Chin is known for producing spare, often confrontational, poetry that explores her experience as a first-generation Chinese-American and a woman of color in the United States, as well as social and political injustices in her native China.

Biographical Information

Chin was born in Hong Kong in 1955 to George and Rose Chin, who emigrated to the American Northwest shortly after her birth. In a well-known poem, “How I Got That Name: An Essay on Assimilation,” Chin meditated on the fact that her father, a restaurant proprietor in Oregon, incongruously named her after the American film and cultural icon Marilyn Monroe—an occurrence that helped form Chin's thoughts on the experience of assimilation in America.

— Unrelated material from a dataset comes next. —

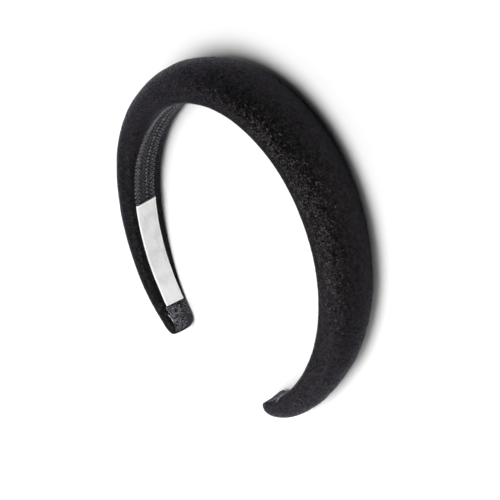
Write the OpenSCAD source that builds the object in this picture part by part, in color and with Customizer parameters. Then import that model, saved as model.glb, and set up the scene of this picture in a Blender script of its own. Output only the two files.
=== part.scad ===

Chin received her B.A. at the University of Massachusetts at Amherst in 1977 and her M.F.A. at the University of Iowa in 1981. She worked as a translator and editor in the International Writing Program at the University of Iowa from 1978 to 1982. In 1988 Chin took a position as an assistant professor of creative writing at San Diego State University, becoming a full professor of English and Asian-American studies in 1996. Chin has won numerous fellowships and awards for her writing, including a National Endowment for the Arts grant in 1984-1985 and 1991; the Josephine Miles Award from PEN in 1994; and the Pushcart Prize in 1994, 1995, and 1997.

Major Works

Chin's first collection of verse, Dwarf Bamboo (1987), which she dedicated to the Communist poet and revolutionary Ai Qing, contains many poems that focus on the immigrant experience in the United States. Chin continued this theme in her second collection, The Phoenix Gone, The Terrace Empty (1994). In this volume Chin began to explore more deeply the damaging effects of Western standards on women of color, notably in the autobiographical poem “How I Got That Name: An Essay on Assimilation,” in which Chin bluntly describes her father's naming her after “some tragic white woman / swollen with gin and Nembutal.” The Phoenix Gone also contains a section entitled “Beijing Spring,” a group of poems dealing with the 1989 student uprising in China's Tiananmen Square. Rhapsody in Plain Yellow (2001), Chin's third volume of poetry, again examines the struggle between heritage and the new world, mostly in poems exploring her relationship with her parents and grandparents. In this collection Chin drew inspiration for the forms and rhythms of her poems from Chinese music as well as Persian ghazals and American blues music.

Critical Reception

Critics have praised Chin's poetry for its unflinching examination of the contradictory feelings brought on by immigration in general and for Asian Americans specifically. Chin's openness about female sexuality and the social roles of women of color—in particular the image of Asian women as exotic and doll-like—and her frequent references to the revolutionary movement in China have earned her a reputation as an important political feminist poet.